WHAT YOU NEED TO DO:
Set down exactly the lines from the one with "Keep writing the" to the one with "return points", both included, and no line outside that range.

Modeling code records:
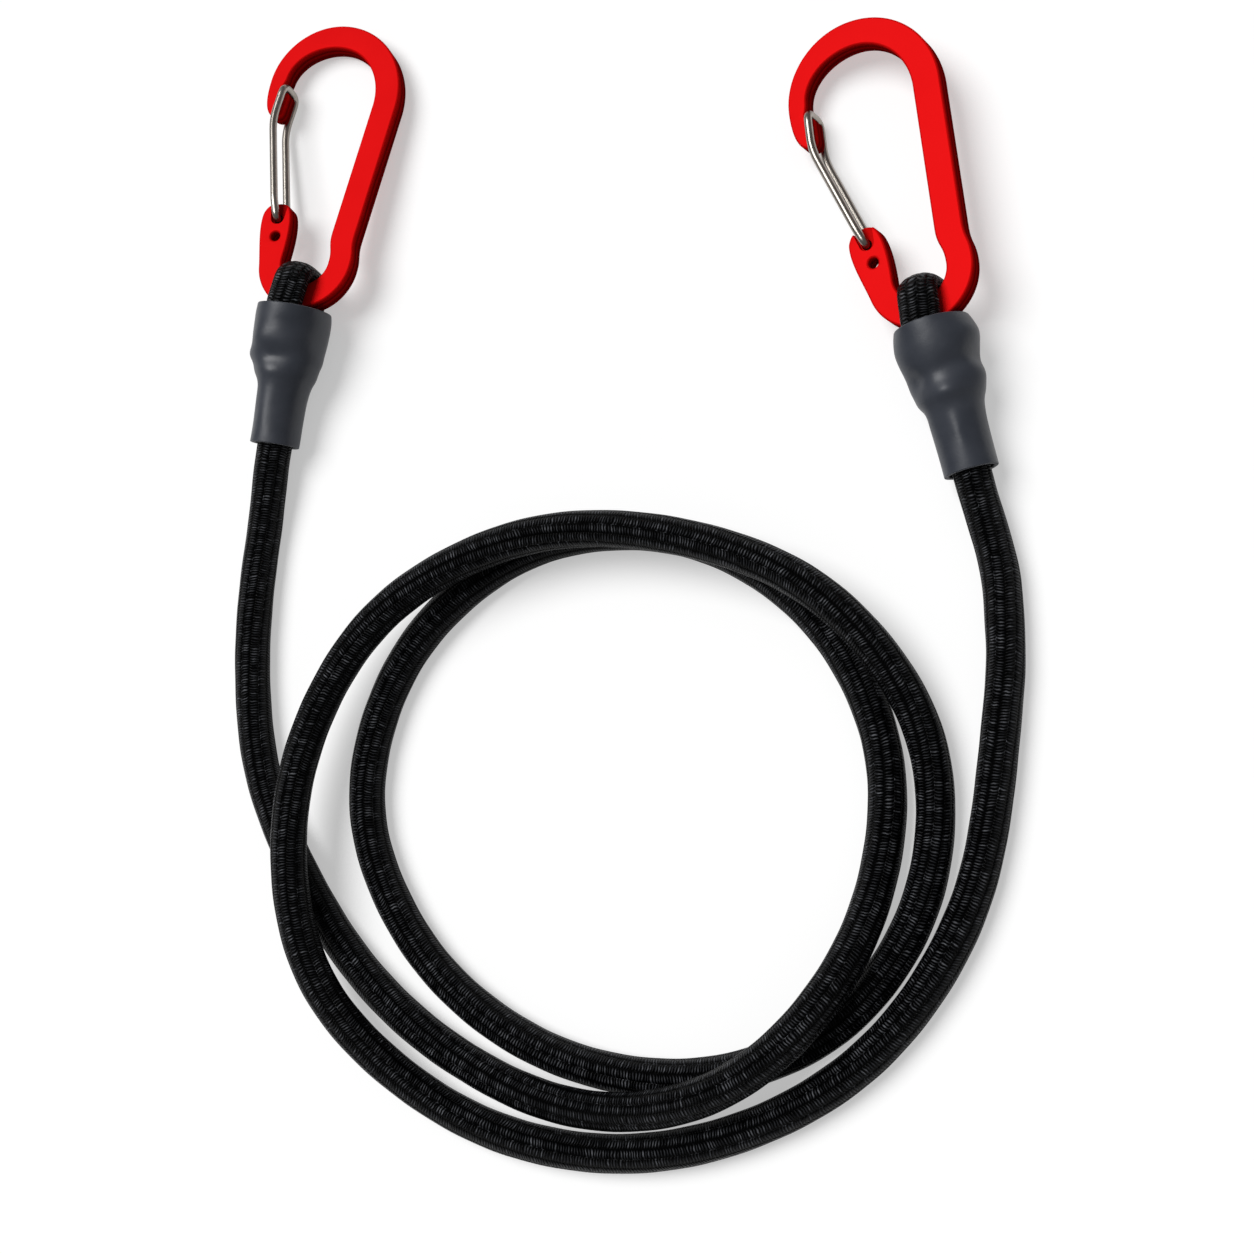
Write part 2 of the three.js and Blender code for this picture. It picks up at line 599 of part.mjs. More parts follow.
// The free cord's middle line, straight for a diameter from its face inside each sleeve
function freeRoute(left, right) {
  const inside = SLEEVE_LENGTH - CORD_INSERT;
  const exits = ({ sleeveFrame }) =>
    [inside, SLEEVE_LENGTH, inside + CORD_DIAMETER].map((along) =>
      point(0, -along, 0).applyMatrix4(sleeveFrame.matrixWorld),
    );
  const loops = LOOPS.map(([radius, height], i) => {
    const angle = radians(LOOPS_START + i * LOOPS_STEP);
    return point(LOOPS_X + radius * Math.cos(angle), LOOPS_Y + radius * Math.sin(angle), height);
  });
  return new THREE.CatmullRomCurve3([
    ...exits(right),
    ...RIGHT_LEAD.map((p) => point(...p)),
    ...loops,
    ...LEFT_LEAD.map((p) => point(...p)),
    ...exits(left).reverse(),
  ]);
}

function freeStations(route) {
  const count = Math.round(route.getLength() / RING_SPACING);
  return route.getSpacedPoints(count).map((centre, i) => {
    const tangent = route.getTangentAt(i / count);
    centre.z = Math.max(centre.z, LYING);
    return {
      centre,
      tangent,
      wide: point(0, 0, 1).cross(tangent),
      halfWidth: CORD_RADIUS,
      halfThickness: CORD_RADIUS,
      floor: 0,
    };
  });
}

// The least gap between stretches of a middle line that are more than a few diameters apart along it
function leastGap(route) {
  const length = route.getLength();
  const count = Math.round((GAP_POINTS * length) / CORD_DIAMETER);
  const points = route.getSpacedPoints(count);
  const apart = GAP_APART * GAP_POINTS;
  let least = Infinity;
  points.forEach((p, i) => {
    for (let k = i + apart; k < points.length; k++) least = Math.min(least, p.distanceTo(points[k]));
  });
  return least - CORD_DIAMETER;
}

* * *

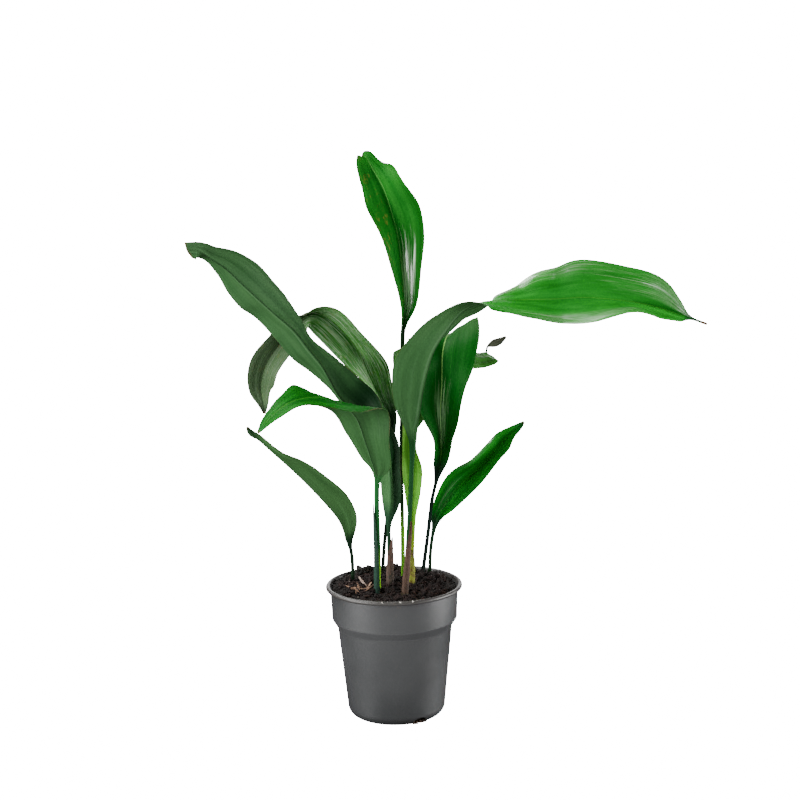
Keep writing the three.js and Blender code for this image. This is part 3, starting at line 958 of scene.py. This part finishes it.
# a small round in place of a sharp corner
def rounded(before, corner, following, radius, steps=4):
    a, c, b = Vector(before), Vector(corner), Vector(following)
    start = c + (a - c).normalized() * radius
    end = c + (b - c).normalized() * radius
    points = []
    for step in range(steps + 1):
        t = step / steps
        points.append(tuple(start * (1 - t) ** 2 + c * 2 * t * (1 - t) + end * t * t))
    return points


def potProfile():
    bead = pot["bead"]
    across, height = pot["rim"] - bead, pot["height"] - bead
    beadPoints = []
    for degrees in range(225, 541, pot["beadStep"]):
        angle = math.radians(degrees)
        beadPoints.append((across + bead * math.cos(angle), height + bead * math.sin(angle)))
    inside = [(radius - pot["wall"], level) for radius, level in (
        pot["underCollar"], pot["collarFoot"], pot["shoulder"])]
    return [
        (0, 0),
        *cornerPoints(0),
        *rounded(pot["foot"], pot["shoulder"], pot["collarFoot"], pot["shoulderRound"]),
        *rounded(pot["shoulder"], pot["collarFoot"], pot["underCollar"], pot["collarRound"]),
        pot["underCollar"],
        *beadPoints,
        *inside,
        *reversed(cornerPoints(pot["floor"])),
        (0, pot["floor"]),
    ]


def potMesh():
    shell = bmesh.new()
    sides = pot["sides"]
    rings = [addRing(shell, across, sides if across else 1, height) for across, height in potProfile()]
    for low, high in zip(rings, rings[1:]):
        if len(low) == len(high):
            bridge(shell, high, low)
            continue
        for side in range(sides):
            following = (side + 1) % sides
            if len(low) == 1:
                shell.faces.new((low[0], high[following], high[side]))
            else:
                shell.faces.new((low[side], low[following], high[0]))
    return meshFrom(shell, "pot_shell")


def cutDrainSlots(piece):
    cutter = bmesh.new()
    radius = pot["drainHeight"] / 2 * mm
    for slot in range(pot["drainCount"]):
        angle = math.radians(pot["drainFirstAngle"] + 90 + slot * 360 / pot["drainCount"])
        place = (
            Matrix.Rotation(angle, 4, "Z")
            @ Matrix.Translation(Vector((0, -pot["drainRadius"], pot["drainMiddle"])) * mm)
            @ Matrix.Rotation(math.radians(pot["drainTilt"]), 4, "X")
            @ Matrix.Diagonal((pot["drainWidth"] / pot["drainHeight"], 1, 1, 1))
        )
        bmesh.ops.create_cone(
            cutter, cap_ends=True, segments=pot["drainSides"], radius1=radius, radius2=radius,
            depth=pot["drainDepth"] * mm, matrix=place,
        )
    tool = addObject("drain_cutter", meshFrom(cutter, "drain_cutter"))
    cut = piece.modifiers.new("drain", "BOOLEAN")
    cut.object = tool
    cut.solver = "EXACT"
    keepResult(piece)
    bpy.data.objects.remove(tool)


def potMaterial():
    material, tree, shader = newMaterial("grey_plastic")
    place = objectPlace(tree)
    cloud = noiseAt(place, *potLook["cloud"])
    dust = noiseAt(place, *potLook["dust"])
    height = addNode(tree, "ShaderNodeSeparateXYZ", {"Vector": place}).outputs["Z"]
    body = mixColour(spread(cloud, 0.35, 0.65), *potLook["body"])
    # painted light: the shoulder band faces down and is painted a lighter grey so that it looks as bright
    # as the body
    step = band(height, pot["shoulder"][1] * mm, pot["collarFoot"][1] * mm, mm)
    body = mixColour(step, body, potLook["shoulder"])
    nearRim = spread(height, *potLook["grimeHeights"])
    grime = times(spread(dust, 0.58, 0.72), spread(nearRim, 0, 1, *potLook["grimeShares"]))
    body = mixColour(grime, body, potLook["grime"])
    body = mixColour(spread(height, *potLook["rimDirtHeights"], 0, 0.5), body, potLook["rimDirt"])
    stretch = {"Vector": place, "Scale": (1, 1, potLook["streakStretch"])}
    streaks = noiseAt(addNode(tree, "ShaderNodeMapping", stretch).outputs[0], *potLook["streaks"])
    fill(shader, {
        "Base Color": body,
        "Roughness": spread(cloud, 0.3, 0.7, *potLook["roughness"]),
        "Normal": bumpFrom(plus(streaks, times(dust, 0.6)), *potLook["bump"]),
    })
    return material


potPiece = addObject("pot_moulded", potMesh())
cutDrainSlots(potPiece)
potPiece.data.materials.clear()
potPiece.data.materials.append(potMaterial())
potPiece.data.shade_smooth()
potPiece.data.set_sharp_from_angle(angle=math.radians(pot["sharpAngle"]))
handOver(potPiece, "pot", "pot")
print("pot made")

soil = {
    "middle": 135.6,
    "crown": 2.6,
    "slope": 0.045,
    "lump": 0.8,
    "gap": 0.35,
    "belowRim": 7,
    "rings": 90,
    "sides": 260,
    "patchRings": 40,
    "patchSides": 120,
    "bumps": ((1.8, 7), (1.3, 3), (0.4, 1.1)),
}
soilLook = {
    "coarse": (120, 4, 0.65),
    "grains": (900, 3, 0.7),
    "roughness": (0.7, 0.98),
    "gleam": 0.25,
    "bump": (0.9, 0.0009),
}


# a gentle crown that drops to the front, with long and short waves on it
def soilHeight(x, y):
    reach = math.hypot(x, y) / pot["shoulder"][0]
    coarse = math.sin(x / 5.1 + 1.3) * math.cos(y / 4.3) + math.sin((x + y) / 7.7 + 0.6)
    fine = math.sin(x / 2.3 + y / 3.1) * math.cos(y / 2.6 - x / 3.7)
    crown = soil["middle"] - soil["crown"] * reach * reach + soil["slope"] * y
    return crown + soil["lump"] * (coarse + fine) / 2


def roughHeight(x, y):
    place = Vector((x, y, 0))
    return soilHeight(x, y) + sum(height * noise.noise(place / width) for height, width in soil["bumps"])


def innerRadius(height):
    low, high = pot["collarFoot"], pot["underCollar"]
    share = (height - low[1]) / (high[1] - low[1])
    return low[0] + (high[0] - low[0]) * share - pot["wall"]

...

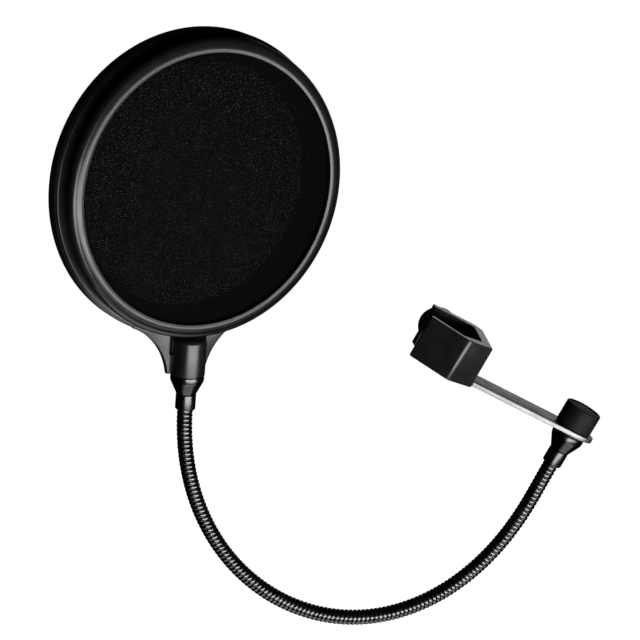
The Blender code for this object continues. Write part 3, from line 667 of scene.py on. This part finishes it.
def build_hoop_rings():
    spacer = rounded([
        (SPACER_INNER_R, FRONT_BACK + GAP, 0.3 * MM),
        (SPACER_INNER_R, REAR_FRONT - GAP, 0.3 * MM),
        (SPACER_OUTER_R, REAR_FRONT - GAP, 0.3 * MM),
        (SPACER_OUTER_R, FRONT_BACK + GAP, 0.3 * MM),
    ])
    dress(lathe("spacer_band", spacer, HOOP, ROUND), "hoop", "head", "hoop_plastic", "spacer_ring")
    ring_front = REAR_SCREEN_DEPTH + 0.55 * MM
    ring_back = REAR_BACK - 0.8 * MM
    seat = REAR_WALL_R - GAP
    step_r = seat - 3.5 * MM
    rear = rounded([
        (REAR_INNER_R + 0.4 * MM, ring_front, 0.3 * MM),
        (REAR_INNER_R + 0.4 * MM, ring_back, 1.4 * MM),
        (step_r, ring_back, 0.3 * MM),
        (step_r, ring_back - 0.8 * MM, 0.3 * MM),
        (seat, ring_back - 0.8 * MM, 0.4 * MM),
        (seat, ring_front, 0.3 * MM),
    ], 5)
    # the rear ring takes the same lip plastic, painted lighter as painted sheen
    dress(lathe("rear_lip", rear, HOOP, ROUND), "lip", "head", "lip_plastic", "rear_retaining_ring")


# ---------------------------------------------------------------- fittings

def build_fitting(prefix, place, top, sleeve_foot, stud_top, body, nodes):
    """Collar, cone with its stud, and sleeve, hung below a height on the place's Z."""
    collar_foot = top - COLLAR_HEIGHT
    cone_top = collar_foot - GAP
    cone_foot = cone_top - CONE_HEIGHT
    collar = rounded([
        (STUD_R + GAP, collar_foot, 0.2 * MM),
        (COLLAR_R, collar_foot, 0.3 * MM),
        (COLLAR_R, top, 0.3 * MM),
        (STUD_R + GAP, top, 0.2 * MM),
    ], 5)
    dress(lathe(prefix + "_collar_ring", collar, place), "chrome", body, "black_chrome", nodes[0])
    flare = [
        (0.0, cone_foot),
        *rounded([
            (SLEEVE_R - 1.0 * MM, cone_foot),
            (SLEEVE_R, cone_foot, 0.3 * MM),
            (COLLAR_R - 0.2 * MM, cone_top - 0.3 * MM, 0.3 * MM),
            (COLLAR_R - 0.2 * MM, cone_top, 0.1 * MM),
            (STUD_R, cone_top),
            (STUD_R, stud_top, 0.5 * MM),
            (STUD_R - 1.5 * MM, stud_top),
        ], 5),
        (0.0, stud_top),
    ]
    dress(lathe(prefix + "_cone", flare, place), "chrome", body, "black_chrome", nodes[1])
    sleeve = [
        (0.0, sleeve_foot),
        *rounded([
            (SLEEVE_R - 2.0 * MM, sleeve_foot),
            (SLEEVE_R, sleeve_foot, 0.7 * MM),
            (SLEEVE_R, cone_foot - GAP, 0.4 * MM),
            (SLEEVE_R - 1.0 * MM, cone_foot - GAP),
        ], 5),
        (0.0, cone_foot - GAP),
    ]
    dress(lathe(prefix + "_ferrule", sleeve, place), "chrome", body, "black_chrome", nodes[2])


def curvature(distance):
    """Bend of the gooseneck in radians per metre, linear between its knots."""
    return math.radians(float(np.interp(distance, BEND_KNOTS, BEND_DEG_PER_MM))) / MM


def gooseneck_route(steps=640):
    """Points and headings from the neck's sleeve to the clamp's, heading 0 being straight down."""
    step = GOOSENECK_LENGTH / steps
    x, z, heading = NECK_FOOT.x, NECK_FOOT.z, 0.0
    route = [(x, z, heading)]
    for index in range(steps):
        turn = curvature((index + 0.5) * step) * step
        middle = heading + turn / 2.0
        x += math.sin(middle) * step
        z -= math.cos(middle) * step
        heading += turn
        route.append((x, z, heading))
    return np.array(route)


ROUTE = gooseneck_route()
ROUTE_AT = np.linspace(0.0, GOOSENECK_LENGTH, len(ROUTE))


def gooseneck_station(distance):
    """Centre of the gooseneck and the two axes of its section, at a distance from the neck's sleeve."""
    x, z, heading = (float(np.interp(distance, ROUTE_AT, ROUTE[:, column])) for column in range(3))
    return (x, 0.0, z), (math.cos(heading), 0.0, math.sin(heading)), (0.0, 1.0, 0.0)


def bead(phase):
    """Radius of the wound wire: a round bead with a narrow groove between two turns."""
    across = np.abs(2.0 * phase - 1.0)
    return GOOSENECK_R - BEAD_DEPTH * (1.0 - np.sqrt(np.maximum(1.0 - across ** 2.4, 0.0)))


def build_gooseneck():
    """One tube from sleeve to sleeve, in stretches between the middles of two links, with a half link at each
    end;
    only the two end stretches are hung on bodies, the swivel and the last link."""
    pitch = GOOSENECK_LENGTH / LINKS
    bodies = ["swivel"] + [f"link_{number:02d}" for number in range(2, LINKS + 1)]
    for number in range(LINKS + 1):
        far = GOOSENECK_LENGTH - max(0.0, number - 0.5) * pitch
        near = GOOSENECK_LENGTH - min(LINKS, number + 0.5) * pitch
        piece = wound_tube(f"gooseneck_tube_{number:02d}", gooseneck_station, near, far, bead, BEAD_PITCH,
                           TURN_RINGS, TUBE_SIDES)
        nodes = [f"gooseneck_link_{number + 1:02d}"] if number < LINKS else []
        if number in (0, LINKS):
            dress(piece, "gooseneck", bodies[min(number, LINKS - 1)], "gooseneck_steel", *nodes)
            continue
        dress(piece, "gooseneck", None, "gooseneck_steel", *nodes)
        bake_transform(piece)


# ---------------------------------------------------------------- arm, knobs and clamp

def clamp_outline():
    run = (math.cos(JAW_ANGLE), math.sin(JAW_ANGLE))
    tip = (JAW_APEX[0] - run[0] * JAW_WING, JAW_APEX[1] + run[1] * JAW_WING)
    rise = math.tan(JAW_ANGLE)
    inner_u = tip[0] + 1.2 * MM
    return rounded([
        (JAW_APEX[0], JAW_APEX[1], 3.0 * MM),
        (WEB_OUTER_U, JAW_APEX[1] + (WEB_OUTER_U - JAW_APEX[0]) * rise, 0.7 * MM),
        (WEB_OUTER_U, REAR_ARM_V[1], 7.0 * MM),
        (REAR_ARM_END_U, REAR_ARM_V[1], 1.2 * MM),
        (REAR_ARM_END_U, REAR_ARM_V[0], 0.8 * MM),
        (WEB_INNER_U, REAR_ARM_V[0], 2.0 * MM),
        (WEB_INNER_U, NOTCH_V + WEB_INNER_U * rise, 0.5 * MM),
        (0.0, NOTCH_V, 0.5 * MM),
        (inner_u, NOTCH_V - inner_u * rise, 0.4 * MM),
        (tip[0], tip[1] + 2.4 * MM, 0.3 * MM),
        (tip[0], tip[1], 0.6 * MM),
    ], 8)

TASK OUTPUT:
Keep writing the three.js and Blender code for this image. This is part 3, starting at line 958 of scene.py. This part finishes it.
# a small round in place of a sharp corner
def rounded(before, corner, following, radius, steps=4):
    a, c, b = Vector(before), Vector(corner), Vector(following)
    start = c + (a - c).normalized() * radius
    end = c + (b - c).normalized() * radius
    points = []
    for step in range(steps + 1):
        t = step / steps
        points.append(tuple(start * (1 - t) ** 2 + c * 2 * t * (1 - t) + end * t * t))
    return points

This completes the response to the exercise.